Reducing N2O induced cross-talk in a NDIR CO2 gas sensor for breath analysis using multilayer thin film optical interference coatings

• Published in: Surface & coatings technology Vol. 336; pp. 9 - 16
• Main Authors: Fleming, Lewis, Gibson, Des, Song, Shigeng, Li, Cheng, Reid, Stuart
• Format: Journal Article
• Language: English
• Published: Elsevier B.V 25.02.2018
• Subjects: Breath analysis; Capnography; CO2 sensor; Cross-talk; Microwave-assisted DC magnetron sputtering; Mid infrared light emitting diodes; Mid infrared photodiodes; Mid-IR; Multilayer optical interference filter; NDIR; Nitrous oxide; Surgical anaesthesia; Thin films; Mid infrared photodiodes; Surgical anaesthesia; CO2 sensor; Thin films; Mid infrared light emitting diodes; Mid-IR; Capnography; Cross-talk; Breath analysis; Microwave-assisted DC magnetron sputtering; Nitrous oxide; NDIR; Multilayer optical interference filter
• ISSN: 0257-8972; 1879-3347
• DOI: 10.1016/j.surfcoat.2017.09.033

Carbon dioxide (CO2) gas sensing is an important aspect in the biomedical field of capnography, where cheap, fast and accurate measurement of exhaled CO2 vs. time is crucial in the evaluation of lung and tracheal function during surgical anaesthesia and is an under-used bio-marker for underlying respiratory conditions. Current detection methods do not adequately meet these requirements and suffer from considerable cross-talk associated with the commonly used anaesthetic gas nitrous oxide (N2O). In this work, we report how cross-talk can be reduced in a commercially available, low power (35mW) non-dispersive infrared (NDIR) CO2 gas sensor using thin film multilayer optical filters. Current sensor spectral response, spans 2500nm–5000nm via use of a pentanary alloy LED/photodiode optopair grown by molecular beam epitaxy (MBE), resulting in sensor sensitivity to gases with absorption bands in this region, including N2O. To reduce the effective spectral response of the sensor, capturing only CO2, a multilayer thin film optical interference bandpass filter has been designed and deposited directly onto the diode epi-structures using microwave plasma assisted DC magnetron sputtering. Three different coating configurations have been explored; LED-only coated, photodiode only coated and both coated. Gas sensor response to N2O for each coating configuration has been explored.
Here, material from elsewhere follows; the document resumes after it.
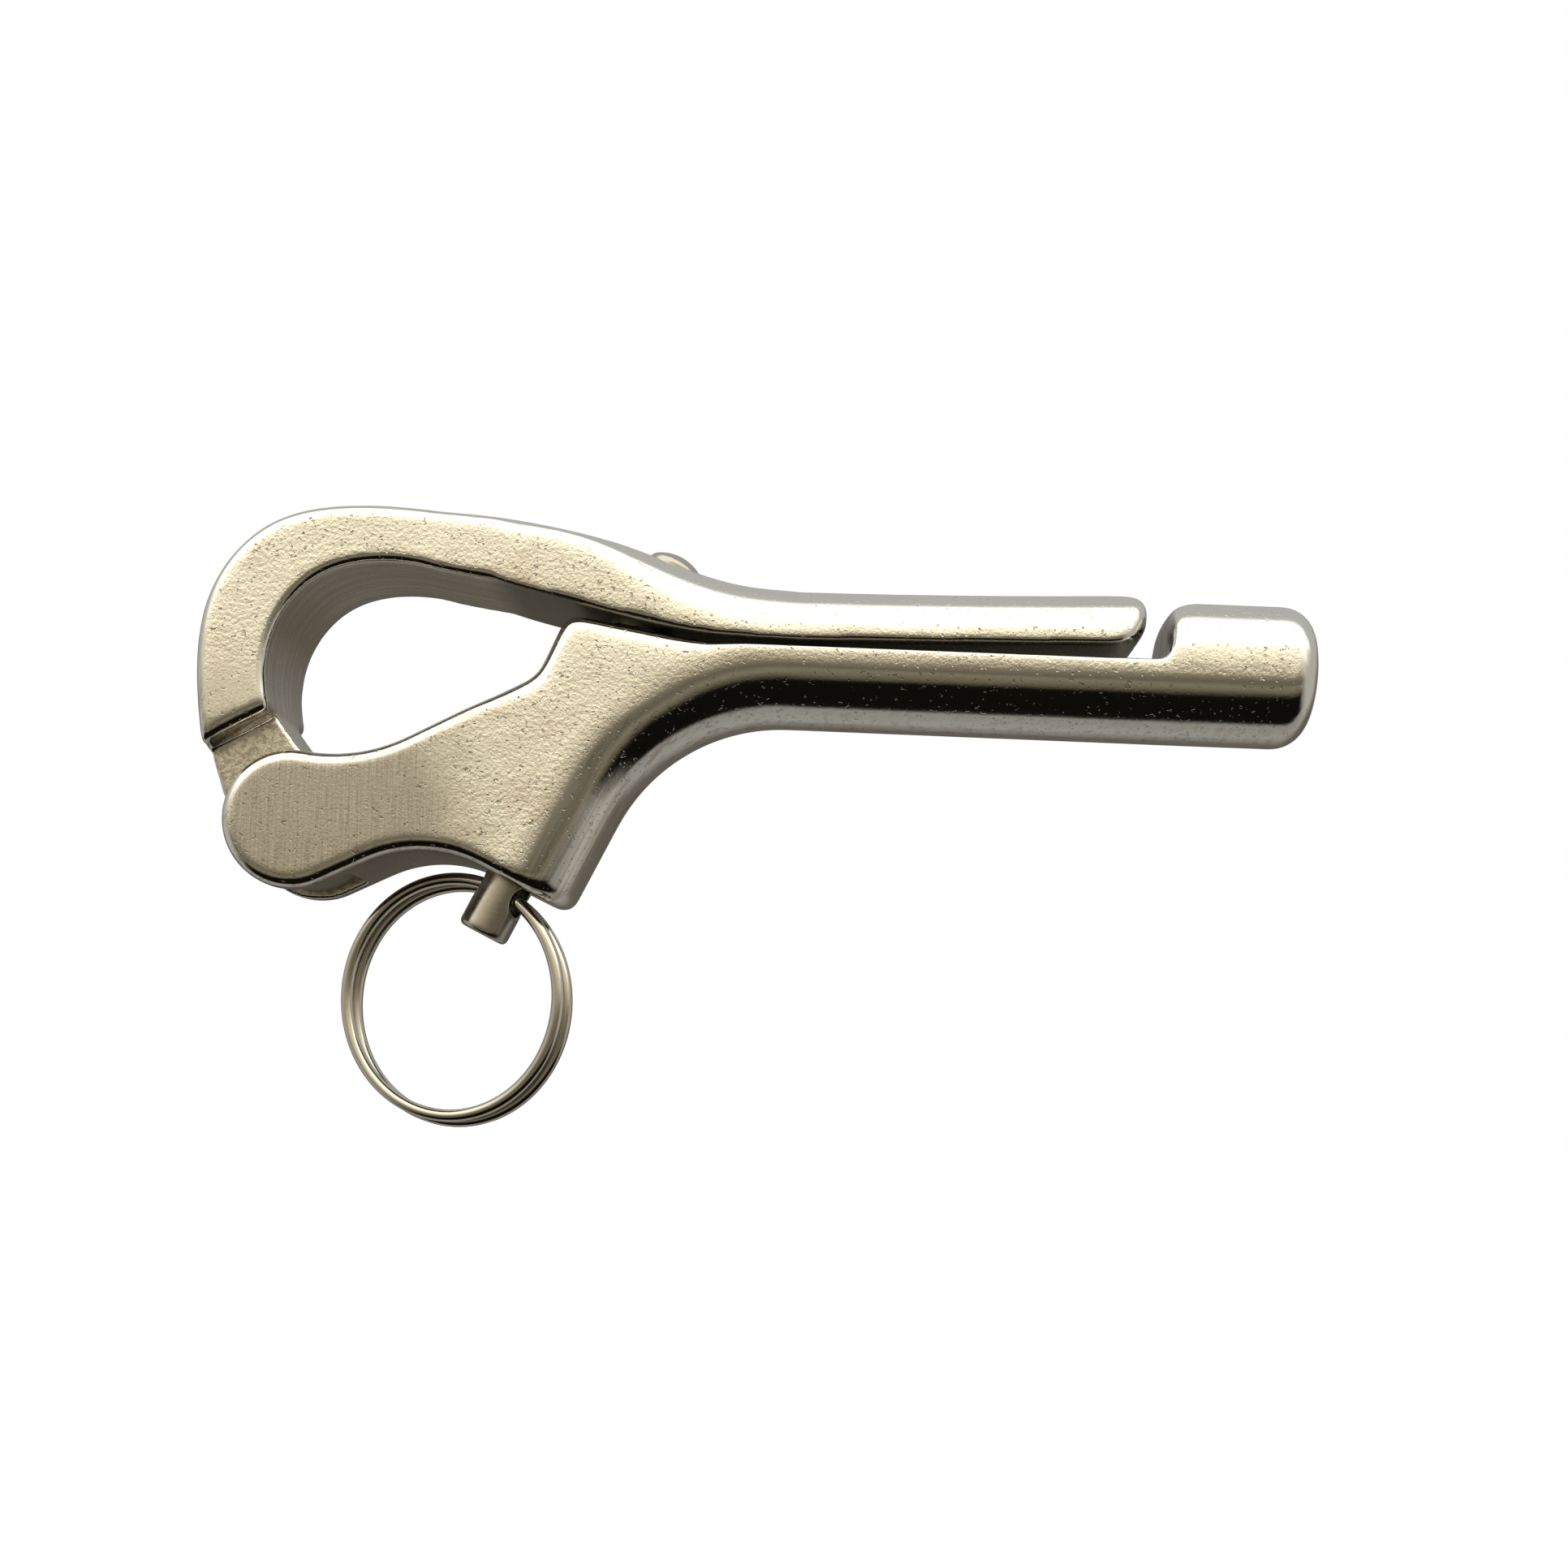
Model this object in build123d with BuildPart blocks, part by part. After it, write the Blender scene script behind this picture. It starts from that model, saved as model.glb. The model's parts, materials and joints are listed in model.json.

It was found that application of an optical bandpass filter onto both the sensor LED and photodiode only was the most effective method of reducing sensor response to N2O, however no signal was observed in one of the two “LED and PD coated”, therefore optimal coating configuration for cross-talk reduction is subject to further investigation. •N2O cross-talk in CO2 gas sensing for breath analysis is an obstacle to accurate CO2 monitoring during surgical anaesthesia.•Multilayer thin film optical filters can be used to tune spectral response shape for the NDIR gas sensing technique.•Ge/Nb2O5 multilayer bandpass filters can be deposited directly onto planar LED/photodiode opto-pair hetero-structures.•Cross-talk reduction is dependent on which optical sensor element (LED, photodiode or both) is coated.•Coating both LED and photodiode was the most effective in reducing sensitivity to N2O, however at a cost of reducing sensor SNR.